### DATA FOR PROCESSING
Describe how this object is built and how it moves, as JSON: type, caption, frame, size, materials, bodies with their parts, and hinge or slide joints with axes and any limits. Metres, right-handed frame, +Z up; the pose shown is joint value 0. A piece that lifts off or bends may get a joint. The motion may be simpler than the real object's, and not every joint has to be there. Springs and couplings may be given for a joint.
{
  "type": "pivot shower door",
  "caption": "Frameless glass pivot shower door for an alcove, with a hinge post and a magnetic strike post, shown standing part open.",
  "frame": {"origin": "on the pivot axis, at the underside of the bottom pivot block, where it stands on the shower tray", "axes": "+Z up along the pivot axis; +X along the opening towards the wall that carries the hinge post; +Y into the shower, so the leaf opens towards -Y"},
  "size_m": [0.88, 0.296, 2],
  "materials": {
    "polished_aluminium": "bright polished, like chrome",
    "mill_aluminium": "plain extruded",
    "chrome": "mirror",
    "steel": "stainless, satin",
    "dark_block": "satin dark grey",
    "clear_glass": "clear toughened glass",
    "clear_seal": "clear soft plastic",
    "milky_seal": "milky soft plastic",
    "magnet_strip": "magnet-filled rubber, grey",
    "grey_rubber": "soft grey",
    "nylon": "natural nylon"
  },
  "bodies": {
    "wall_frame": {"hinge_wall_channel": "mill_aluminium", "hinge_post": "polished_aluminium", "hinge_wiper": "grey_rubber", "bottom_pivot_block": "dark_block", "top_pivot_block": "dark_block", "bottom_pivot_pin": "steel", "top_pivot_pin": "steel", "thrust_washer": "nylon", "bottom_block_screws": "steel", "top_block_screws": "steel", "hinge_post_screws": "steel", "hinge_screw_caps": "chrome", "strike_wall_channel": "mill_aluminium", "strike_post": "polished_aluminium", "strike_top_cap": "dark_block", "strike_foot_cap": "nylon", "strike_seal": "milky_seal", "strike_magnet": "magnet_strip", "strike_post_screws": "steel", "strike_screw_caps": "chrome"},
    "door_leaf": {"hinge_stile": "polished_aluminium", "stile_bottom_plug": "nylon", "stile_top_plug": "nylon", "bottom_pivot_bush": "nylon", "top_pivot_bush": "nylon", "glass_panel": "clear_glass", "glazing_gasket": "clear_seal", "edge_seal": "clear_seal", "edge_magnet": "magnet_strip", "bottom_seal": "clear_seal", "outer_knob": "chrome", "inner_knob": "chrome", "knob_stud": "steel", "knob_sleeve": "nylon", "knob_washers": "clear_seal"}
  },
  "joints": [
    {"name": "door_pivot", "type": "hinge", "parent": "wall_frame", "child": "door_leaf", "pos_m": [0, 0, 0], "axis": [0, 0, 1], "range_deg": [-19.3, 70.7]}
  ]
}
######
### DATA FOR PROCESSING
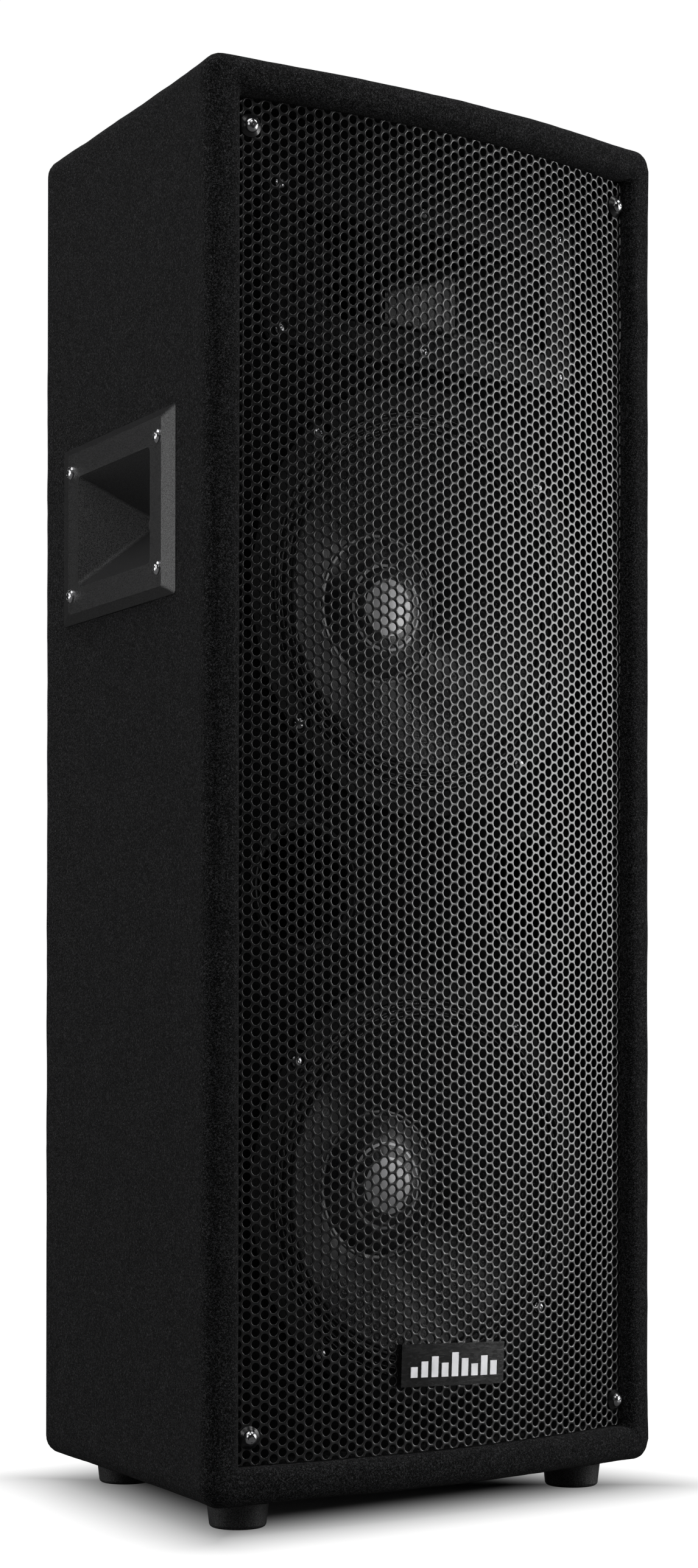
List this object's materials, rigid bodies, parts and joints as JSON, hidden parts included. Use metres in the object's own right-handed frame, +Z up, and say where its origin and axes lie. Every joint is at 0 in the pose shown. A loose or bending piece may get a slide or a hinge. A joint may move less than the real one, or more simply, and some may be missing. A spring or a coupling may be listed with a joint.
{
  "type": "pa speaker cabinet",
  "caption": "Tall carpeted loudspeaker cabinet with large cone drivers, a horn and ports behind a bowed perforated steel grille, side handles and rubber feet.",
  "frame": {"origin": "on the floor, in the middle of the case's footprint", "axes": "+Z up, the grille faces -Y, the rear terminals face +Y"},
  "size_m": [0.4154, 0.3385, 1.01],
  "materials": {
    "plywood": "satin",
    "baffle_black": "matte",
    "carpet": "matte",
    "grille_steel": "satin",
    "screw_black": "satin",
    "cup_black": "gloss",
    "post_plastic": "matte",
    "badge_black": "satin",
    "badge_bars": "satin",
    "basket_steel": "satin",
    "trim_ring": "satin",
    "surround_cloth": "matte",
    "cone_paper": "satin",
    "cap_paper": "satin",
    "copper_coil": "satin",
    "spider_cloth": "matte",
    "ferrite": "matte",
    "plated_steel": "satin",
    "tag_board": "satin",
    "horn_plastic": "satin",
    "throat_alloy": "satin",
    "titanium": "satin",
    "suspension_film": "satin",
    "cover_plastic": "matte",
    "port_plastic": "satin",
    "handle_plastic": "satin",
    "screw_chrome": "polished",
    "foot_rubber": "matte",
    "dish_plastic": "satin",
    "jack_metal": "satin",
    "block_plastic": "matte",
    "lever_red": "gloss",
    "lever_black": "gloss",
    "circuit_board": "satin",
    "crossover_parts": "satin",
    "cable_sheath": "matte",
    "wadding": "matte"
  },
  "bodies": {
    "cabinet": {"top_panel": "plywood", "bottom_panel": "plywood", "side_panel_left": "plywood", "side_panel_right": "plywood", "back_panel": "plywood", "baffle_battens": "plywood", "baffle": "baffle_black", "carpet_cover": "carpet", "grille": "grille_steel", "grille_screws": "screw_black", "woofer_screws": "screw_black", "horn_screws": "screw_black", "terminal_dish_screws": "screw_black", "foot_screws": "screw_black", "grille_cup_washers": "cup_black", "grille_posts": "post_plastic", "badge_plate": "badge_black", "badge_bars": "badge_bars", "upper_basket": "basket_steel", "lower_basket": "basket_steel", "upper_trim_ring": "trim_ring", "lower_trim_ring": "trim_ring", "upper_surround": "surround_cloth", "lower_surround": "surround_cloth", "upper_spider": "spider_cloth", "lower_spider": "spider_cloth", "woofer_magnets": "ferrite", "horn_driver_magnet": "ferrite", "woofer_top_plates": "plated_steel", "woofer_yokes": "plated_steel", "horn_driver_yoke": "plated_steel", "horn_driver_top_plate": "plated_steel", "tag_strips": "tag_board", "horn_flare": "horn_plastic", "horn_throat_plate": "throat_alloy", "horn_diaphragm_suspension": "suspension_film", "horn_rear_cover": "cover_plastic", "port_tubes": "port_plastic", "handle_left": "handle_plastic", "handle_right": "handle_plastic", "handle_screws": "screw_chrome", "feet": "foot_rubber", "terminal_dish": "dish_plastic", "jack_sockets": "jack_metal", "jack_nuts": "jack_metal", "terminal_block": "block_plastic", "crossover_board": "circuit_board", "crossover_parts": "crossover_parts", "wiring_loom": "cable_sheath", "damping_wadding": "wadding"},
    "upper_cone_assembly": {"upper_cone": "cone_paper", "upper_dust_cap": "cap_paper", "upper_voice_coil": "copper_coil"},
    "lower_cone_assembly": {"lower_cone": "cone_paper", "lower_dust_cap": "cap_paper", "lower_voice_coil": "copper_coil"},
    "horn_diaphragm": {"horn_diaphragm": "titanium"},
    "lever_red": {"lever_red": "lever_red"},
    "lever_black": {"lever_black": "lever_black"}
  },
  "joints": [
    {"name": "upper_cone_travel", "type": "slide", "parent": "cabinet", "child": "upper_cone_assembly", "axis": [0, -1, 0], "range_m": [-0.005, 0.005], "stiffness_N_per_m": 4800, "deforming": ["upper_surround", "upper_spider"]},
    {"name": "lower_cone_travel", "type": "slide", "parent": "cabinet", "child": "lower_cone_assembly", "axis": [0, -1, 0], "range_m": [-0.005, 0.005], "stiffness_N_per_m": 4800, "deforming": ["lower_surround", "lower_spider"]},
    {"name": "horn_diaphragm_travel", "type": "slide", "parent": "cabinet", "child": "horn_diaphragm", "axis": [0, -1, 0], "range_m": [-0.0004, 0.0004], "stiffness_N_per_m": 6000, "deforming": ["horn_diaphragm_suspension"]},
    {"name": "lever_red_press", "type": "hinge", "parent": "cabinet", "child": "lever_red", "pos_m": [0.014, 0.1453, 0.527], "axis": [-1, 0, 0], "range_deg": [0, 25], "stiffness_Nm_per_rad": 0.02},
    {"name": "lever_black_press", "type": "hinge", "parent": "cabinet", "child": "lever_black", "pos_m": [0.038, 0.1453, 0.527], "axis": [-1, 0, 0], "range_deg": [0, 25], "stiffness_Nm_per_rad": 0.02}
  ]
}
######
List all lines where "slide" occurs.

Describe how this object is built and how it moves, as JSON: type, caption, frame, size, materials, bodies with their parts, and hinge or slide joints with axes and any limits. Metres, right-handed frame, +Z up; the pose shown is joint value 0. A piece that lifts off or bends may get a joint. The motion may be simpler than the real object's, and not every joint has to be there. Springs and couplings may be given for a joint.
List this object's materials, rigid bodies, parts and joints as JSON, hidden parts included. Use metres in the object's own right-handed frame, +Z up, and say where its origin and axes lie. Every joint is at 0 in the pose shown. A loose or bending piece may get a slide or a hinge. A joint may move less than the real one, or more simply, and some may be missing. A spring or a coupling may be listed with a joint.
    {"name": "upper_cone_travel", "type": "slide", "parent": "cabinet", "child": "upper_cone_assembly", "axis": [0, -1, 0], "range_m": [-0.005, 0.005], "stiffness_N_per_m": 4800, "deforming": ["upper_surround", "upper_spider"]},
    {"name": "lower_cone_travel", "type": "slide", "parent": "cabinet", "child": "lower_cone_assembly", "axis": [0, -1, 0], "range_m": [-0.005, 0.005], "stiffness_N_per_m": 4800, "deforming": ["lower_surround", "lower_spider"]},
    {"name": "horn_diaphragm_travel", "type": "slide", "parent": "cabinet", "child": "horn_diaphragm", "axis": [0, -1, 0], "range_m": [-0.0004, 0.0004], "stiffness_N_per_m": 6000, "deforming": ["horn_diaphragm_suspension"]},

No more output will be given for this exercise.